A lista de receptores não diz, por exemplo, se é um transplante do SUS ou da rede privada.
Indivíduos diagnosticados com problemas de saúde que requeiram transplante de órgãos ou de córnea podem consultar o prontuário médico e acompanhar a posição na lista de espera pelo portal do Sistema Nacional de Transplantes.
A necessidade de um transplante por uma personalidade, como Fausto Silva, invariavelmente leva à circulação de boatos sobre a credibilidade da fila de espera por um órgão no Brasil.
Diante disso, o Ministério da Saúde divulgou nota oficial na noite de domingo, 27, em que reforça que o processo é idôneo.
O comunicado da pasta destaca que o Brasil conta com o maior sistema público de transplantes de órgãos do mundo. Além disso, 90% das cirurgias atendem à rede pública.

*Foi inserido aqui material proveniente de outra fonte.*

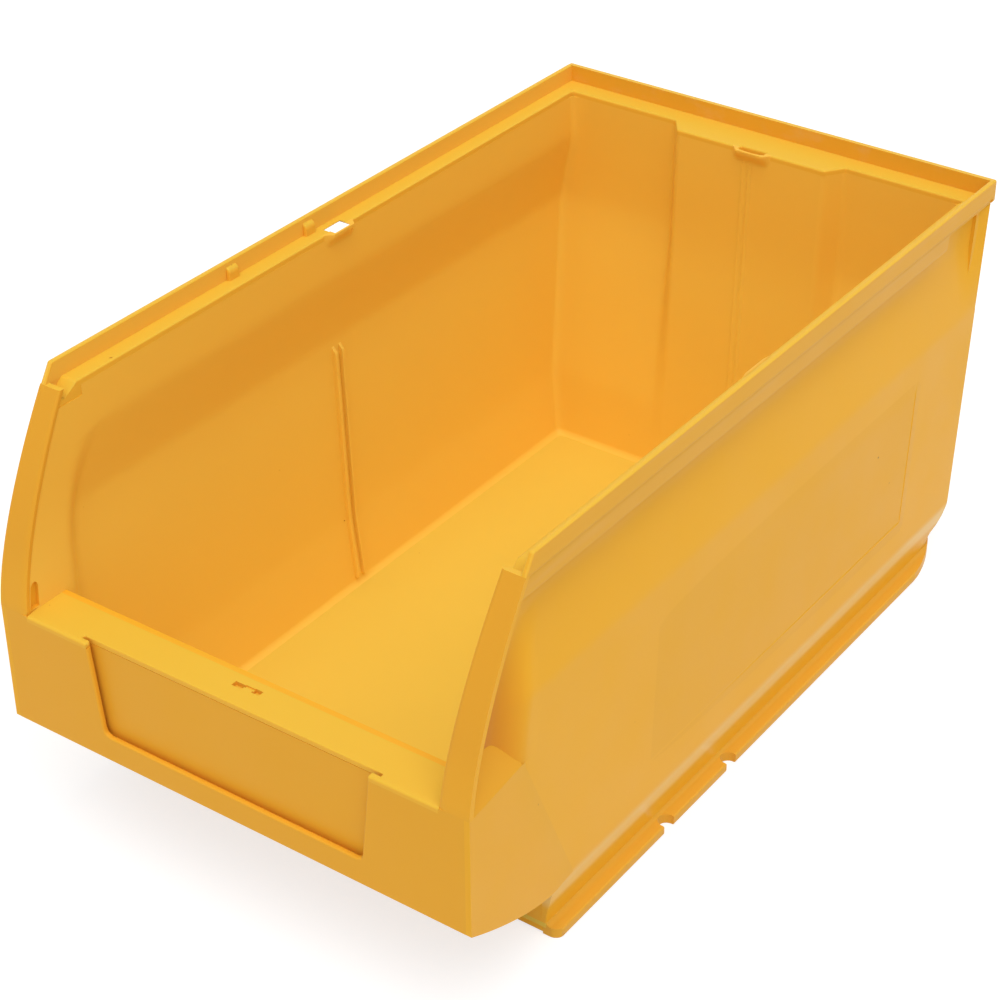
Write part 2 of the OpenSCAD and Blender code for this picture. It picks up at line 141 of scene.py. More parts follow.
def spread(start: float, stop: float, step: float) -> list[float]:
    """Evenly spaced values from start to stop, about step apart, both ends included."""
    count = max(1, round(abs(stop - start) / step))
    return [mix(start, stop, i / count) for i in range(count + 1)]


def no_seam(_a: Vector, _b: Vector) -> bool:
    """Seam test of a piece whose edges are all free."""
    return False


def full_share(_a: Vector, _b: Vector) -> float:
    """Rounding share of a piece whose edges are all rounded alike."""
    return 1.0


@dataclass(frozen=True)
class Profile:
    """Straight lines between knots, eased round each knot as a mould's fold is.

    Args:
        knots: pairs of height and value, from low to high.
        ease: half the height over which a fold is rounded.
        samples: number of steps in which the rounding is averaged.
    """

    knots: tuple[Point2, ...]
    ease: float
    samples: int = 8

    def line(self, z: float) -> float:
        """Value on the straight lines, without easing.

        Args:
            z: height at which the value is wanted.

        Returns:
            The value, held level beyond the ends.
        """
        if z <= self.knots[0][0]:
            return self.knots[0][1]
        for (z0, v0), (z1, v1) in zip(self.knots, self.knots[1:]):
            if z <= z1:
                return mix(v0, v1, (z - z0) / (z1 - z0))
        return self.knots[-1][1]

    def at(self, z: float) -> float:
        """Eased value.

        Args:
            z: height at which the value is wanted.

        Returns:
            Mean of the straight lines over the easing length, shrunk at the ends.
        """
        reach = min(self.ease, z - self.knots[0][0], self.knots[-1][0] - z)
        if reach <= 0.0:
            return self.line(z)
        total = sum(self.line(z + reach * (2.0 * i / self.samples - 1.0))
                    for i in range(1, self.samples))
        ends = 0.5 * (self.line(z - reach) + self.line(z + reach))
        return (total + ends) / self.samples


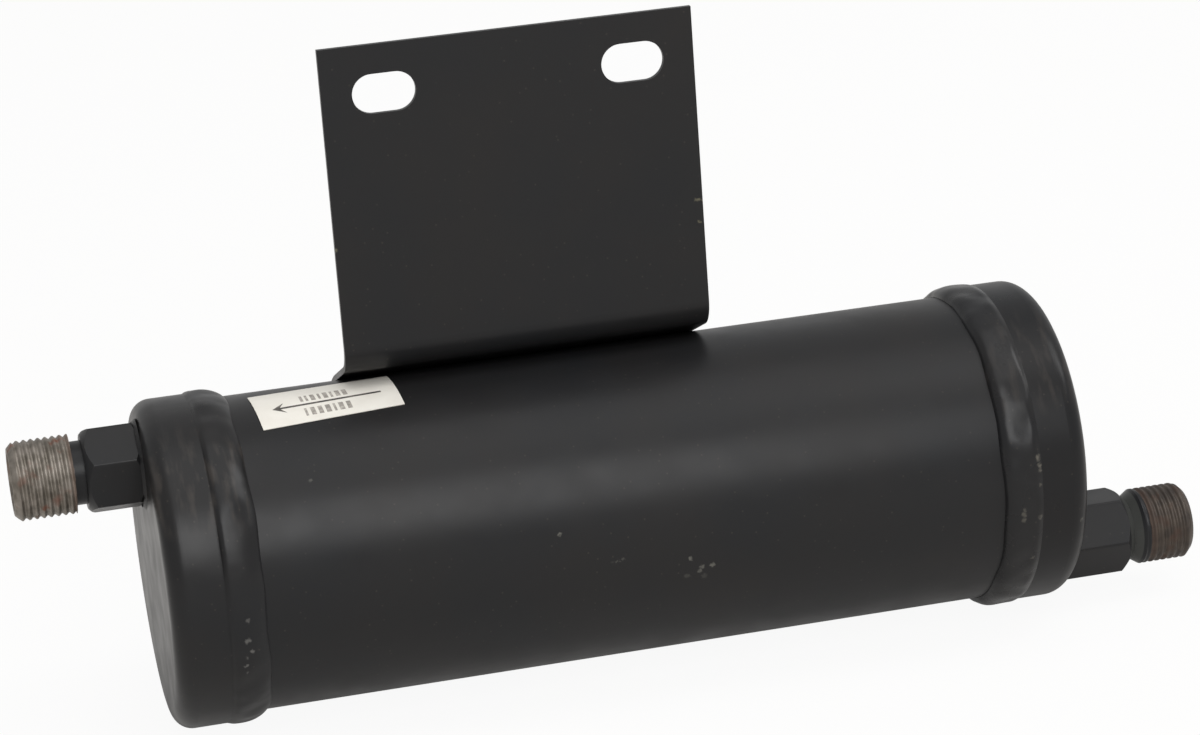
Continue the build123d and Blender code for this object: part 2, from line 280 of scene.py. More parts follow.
# Glossier than the tube, because the coat is thicker there. The outlet's end has more of the brown
# band below the top, which is partly wear and partly painted highlight.
outlet_cap_enamel = enamel_material(
    "satin_black_enamel_on_outlet_cap", CAP_PEEL, CAP_DENTS, gloss=(0.28, 0.38), rubbed=0.48,
)
inlet_cap_enamel = enamel_material(
    "satin_black_enamel_on_inlet_cap", CAP_PEEL, CAP_DENTS, cap_chips,
    gloss=(0.27, 0.36), rubbed=0.35, shine=0.16,
)
finish_node("outlet_cap", outlet_cap_enamel)
finish_node("inlet_cap", inlet_cap_enamel)

# Weld beads at the caps' rims
# One run of weld metal round the tube at each cap, laid while the vessel turned. The bead swells and
# sinks a little, and a shallow valley is left along the cap's rim, deepest towards the front.
BEAD_RIM_HEIGHT = 1.58
BEAD_CROWN_HEIGHT = 1.96
BEAD_SEAT = 0.05
BEAD_STEPS_ROUND = 721
BEAD_STEPS_ACROSS = 41
RIM_CROWDING = 1.3
MERGE_REACH = 0.0005
BEAD_WAVES = 14
FEWEST_WAVES = 4
MOST_WAVES = 36
WAVE_SLANT = 0.7
WAVE_SWELL = 0.06
VALLEY_PLACE = 0.25
VALLEY_WIDTH = 0.48
VALLEY_RIPPLE = 0.2
VALLEY_RIPPLES = 11
TOE_DRIFTS = ((0.15, 5), (0.12, 13))
BEAD_PEEL = 0.006
BEAD_DENTS = (4.5, 0.16)
BEAD_CREASE = 60


def surface(name, points):
    """Mesh of a grid of points in millimetres, rows by columns, with four-sided faces between
    neighbours. Points that fall together are merged, which closes rings and ends, and faces are
    turned outwards."""
    rows, columns = points.shape[:2]
    index = np.arange(rows * columns).reshape(rows, columns)
    corners = (index[:-1, :-1], index[:-1, 1:], index[1:, 1:], index[1:, :-1])
    faces = np.stack(corners, axis=-1).reshape(-1, 4)
    mesh = bpy.data.meshes.new(name)
    mesh.from_pydata((points.reshape(-1, 3) * MM).tolist(), [], faces.tolist())
    solid = bmesh.new()
    solid.from_mesh(mesh)
    bmesh.ops.remove_doubles(solid, verts=solid.verts, dist=MERGE_REACH * MM)
    bmesh.ops.recalc_face_normals(solid, faces=solid.faces)
    solid.to_mesh(mesh)
    solid.free()
    return mesh


def add_piece(mesh, material, crease, slot_name, *nodes):
    """Puts a mesh in the scene, smooth except where it bends by more than crease degrees."""
    piece = bpy.data.objects.new(mesh.name, mesh)
    bpy.context.scene.collection.objects.link(piece)
    mesh.materials.append(material)
    mesh.shade_smooth()
    mesh.set_sharp_from_angle(angle=math.radians(crease))
    if nodes:
        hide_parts(*nodes)
    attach(piece, "root")
    return piece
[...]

Os dados mais recentes do Registro Brasileiro de Transplantes (RBT), da Associação Brasileira de Transplante de Órgãos (ABTO), de março deste ano, mostram que mais de 55 mil pessoas aguardam por um transplante no Brasil. Veja o recorte por órgão:
- Rim: 30.538
- Córnea: 22.757
- Fígado: 1.302
- Coração: 310
- Pâncreas: 312
- Pulmão: 167
No primeiro semestre de 2023, foram realizados 206 transplantes de coração no país, aumento de 16% em relação ao mesmo período do ano passado, segundo o Ministério.
Por que Faustão conseguiu um coração tão rápido
A insuficiência cardíaca de Faustão vem sendo acompanhada desde 2020. Devido ao agravamento do quadro, ele foi incluído na fila única de transplantes regida pela secretaria estadual de Saúde de São Paulo.
Até a realização do procedimento, ele recebeu diálise e medicamentos para ajudar na força de bombeamento do coração.
Para que um órgão seja implantado em um paciente, são avaliados fatores como a compatibilidade do tipo sanguíneo, características relacionadas ao peso e à altura de doador e receptor, além de componentes genéticos.
De acordo com a Secretaria de Estado da Saúde de São Paulo (SES/SP), o tempo de espera por um transplante cardíaco para potenciais receptores do grupo sanguíneo B, como Fausto Silva, é de 1 a 3 meses.
Este tempo é reduzido quando há risco de óbito, como no caso do apresentador.
Neste domingo, 27, quando houve a oferta do coração, 12 pacientes atendiam aos requisitos para o procedimento. Destes, quatro estavam em prioridade, de acordo com a secretaria. Fausto Silva estava em segundo lugar na fila de espera.
A equipe responsável pelo paciente que ocupava a primeira posição decidiu pela recusa do órgão. A partir disso, a oferta seguiu para Faustão. As informações da secretaria não detalham os motivos da recusa.
Após avaliação, a equipe médica do Hospital Israelita Albert Einstein, que acompanha o apresentador, aceitou a oferta do órgão, realizando a captação e o transplante.
A cirurgia aconteceu com sucesso no início da tarde de domingo e durou cerca de 2h30.
Incentivo à doação
No Brasil, a doação só pode ser realizada com a autorização da família. Em 2022, mais de 45% delas não concordaram com o procedimento.
A falta de informação está entre os principais motivos para a recusa. Uma preocupação comum é sobre o aspecto do corpo após a retirada de órgãos.
O processo segue cuidados para a realização de uma reconstituição adequada, prevista em lei no Brasil. O corpo do doador fica sem nenhuma deformidade, exceto uma cicatriz na região do abdome.
Nesse sentido, não há necessidade de qualquer adaptação ao sepultamento, podendo ser mantidas cerimônias de velório e caixão aberto, se este for o desejo da família.
“Se você quer ser um doador de órgãos, tem que avisar à família. Não adianta deixar por escrito, registro em cartório ou carta, por exemplo. Aqueles cartões recebidos em campanhas de incentivo à doação são apenas para lembrar essa vontade à família, em um momento tão doloroso como a perda de um ente querido”, diz Thomé.